The motor was ordered from Aliexpress. No problems there. This motor would likely not be suitable for MX but for single track it should be excellent. Your build was part of my research - Thanks for posting it. If your friend has a build post, please share it.
 
Did you 3d print the battery boxes? That looks really good. I know that stuff takes forever to draw up, do you want to sell or share the files? I have a 3d printer, but haven't used it a lot. I got frustated learning Fusion 360. I am using Solidworks now , but I'm still just learning. I am drawing up my motor mounts and gear box assembly off my YZ now to get them built professionally.

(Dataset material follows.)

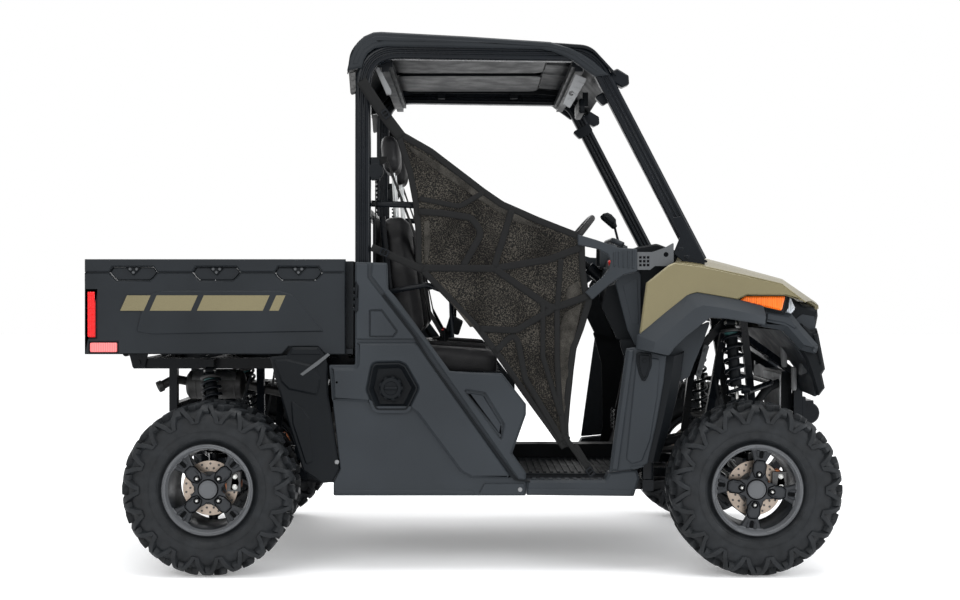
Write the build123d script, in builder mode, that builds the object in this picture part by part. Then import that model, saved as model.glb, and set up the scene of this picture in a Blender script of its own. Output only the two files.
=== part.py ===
from build123d import *
from math import cos, hypot, pi, sin
import os

os.makedirs("parts", exist_ok=True)

# A side by side utility vehicle with a tipping cargo bed.
# Frame: +X forward, +Y to the vehicle's left, +Z up; the origin is on the ground under the
# middle of the whole vehicle.  Sizes are millimetres.
# Side parts are drawn on the right (-Y) side and mirrored to the left.

# ---------------------------------------------------------------- driving dimensions
GAP = 0.3               # clearance between pieces that sit against each other
WHEELBASE = 1960
FRONT_AXLE_X = 1032
REAR_AXLE_X = FRONT_AXLE_X - WHEELBASE       # everything behind the doors follows it

TYRE_R = 312            # nominal 25 inch tyre under load
AXLE_Z = TYRE_R
CARCASS_R = 290         # tyre without its lugs
LUG_TIP_R = TYRE_R - 0.6
SIDEWALL_R = 222        # widest ring of the tyre
BEAD_TOP_R = 171
BEAD_R = 152            # 12 inch rim
BEAD_INSET = 24         # bead face behind the widest point of the tyre
TYRE_SIDES = 24         # flats round the carcass, one for each lug
FRONT_TYRE_W = 205
REAR_TYRE_W = 255
RIM_FLANGE_R = 166
BARREL_R = 147.5        # inside of the rim
HUB_INSET = 46          # hub face behind the tyre's outer face
STUB_R = 18
CAP_R = 13.7            # hub cap in the middle of the rim
HALF_TRACK_OUT = 755    # outer faces of the tyres
FRONT_TYRE_Y = HALF_TRACK_OUT - FRONT_TYRE_W / 2
REAR_TYRE_Y = HALF_TRACK_OUT - REAR_TYRE_W / 2
KINGPIN_Y = HALF_TRACK_OUT - 135
TIE_ROD_Y = KINGPIN_Y - 30
SHOCK_SEAT_Y = KINGPIN_Y - 158

BED_LENGTH = 951
BED_REAR_X = REAR_AXLE_X - 471
BED_FRONT_X = BED_REAR_X + BED_LENGTH
BED_HALF_W = 620
BED_FLOOR_Z = 791
BED_TOP_Z = 1138
BED_WALL = 32
BED_HINGE = (REAR_AXLE_X - 334, 748)
BED_PIN_R = 9
TAIL_T = 27             # tailgate thickness
TAIL_BOTTOM_Z = 801
PIN_INSET = 9           # tailgate pins behind its outer and lower faces
TAIL_HINGE = (BED_REAR_X + PIN_INSET, TAIL_BOTTOM_Z + PIN_INSET)
BED_FLOOR_X = TAIL_HINGE[0] + hypot(TAIL_T - PIN_INSET, PIN_INSET) + GAP   # clear of its swing

PANEL_Y = BED_HALF_W + 20   # outer face of the body side
PANEL_T = 12            # moulded side panels
PANEL_IN = PANEL_Y - PANEL_T
CAGE_Y = PANEL_Y - 60   # pillar centre lines
CAGE_R = 28             # half width of the pillars' profile
CAGE_EDGE = 12          # chamfer along the pillars
LEG_R = 20              # half width of the front legs
CAGE_IN = CAGE_Y - CAGE_R
TUB_Y = CAGE_Y - 35     # side walls of the floor tub
B_PILLAR_X = REAR_AXLE_X + 543
ROOF_RAIL_Z = 1886
ROOF_HALF_W = CAGE_Y + 44
HOOD_HALF_W = 400
HOOD_HINGE = (812, 1140)
SHEET = 4               # thickness of thin moulded sheets

WHEEL_CENTRE = (427, 350, 1215)      # steering wheel
WHEEL_TILT = 49                      # its ring's angle from level
WHEEL_RING_R = 168
COLUMN_R = 26
SHAFT_R = 13
RACK_X = FRONT_AXLE_X - 72           # steering rack
RACK_Z = 346
RACK_R = 7


# ---------------------------------------------------------------- small helpers
def box(x0, x1, y0, y1, z0, z1, mode=Mode.ADD):
    """Block between two opposite corners."""
    with Locations(((x0 + x1) / 2, (y0 + y1) / 2, (z0 + z1) / 2)):
        Box(x1 - x0, y1 - y0, z1 - z0, mode=mode)


def side(outline, y, thickness, mode=Mode.ADD):
    """Outline in X and Z, extruded from y mm right of the middle outwards."""
    with BuildSketch(Plane.XZ.offset(y)) as profile:
        with BuildLine():
            Polyline(*outline, close=True)
        make_face()
    extrude(profile.sketch, amount=thickness, mode=mode)


def disc(centre, radius, height, sides=0):
    """Upright boss that stands on centre, round or with flat sides."""
    x, y, z = centre
    rod((x, y, z), (x, y, z + height), radius, sides=sides)


def rod(start, end, radius, mode=Mode.ADD, sides=0):
    """Straight round bar, or one with flat sides."""
    a, b = Vector(*start), Vector(*end)
    with BuildSketch(Plane(origin=a, z_dir=b - a)) as profile:
        if sides:
            RegularPolygon(radius, sides)
        else:
            Circle(radius)
    extrude(profile.sketch, amount=(b - a).length, mode=mode)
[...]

I want to go with the bigger motor/gear reduction on a newer YZ frame and the battery like yours up the middle. The BAC 8000 controller would be great if it would do 96V at 450A. My Kelly controller weighs 12lbs, I think the BAC8000 weighs 7lbs. Curtis and Sevcon are over 10 also. I sure would like to see 220lbs for the final. Post some videos of yours on the trails after you get it running. I also have a 1976 Maico coming real soon for electric upgrade. I'm thinking QS 138 70H V3 motor on it. Did you look at their controller? I think the Electro Braap guys used it with your motor.
 
I did 3D print the orange battery box and innards. That battery was designed for my Sur-Ron but works well in the Honda. I took it out two weekends in a row to ride. This setup is very impressive. The battery is a20s8p using 160 of the 21700 Molicels. It is running at 16KW. I planed a 200 cell pack but I'm not convinced it needs it, nor is anyone else who road it. The bike has gobs of power and speed for trail riding. The great part about it is that you don't have to find the right gear or wait for the power to roll on. The power is just there and at any speed. I had to add a steel plate under the battery, that along with all the other things on the bike have the weight at 220 lbs ready for the trails.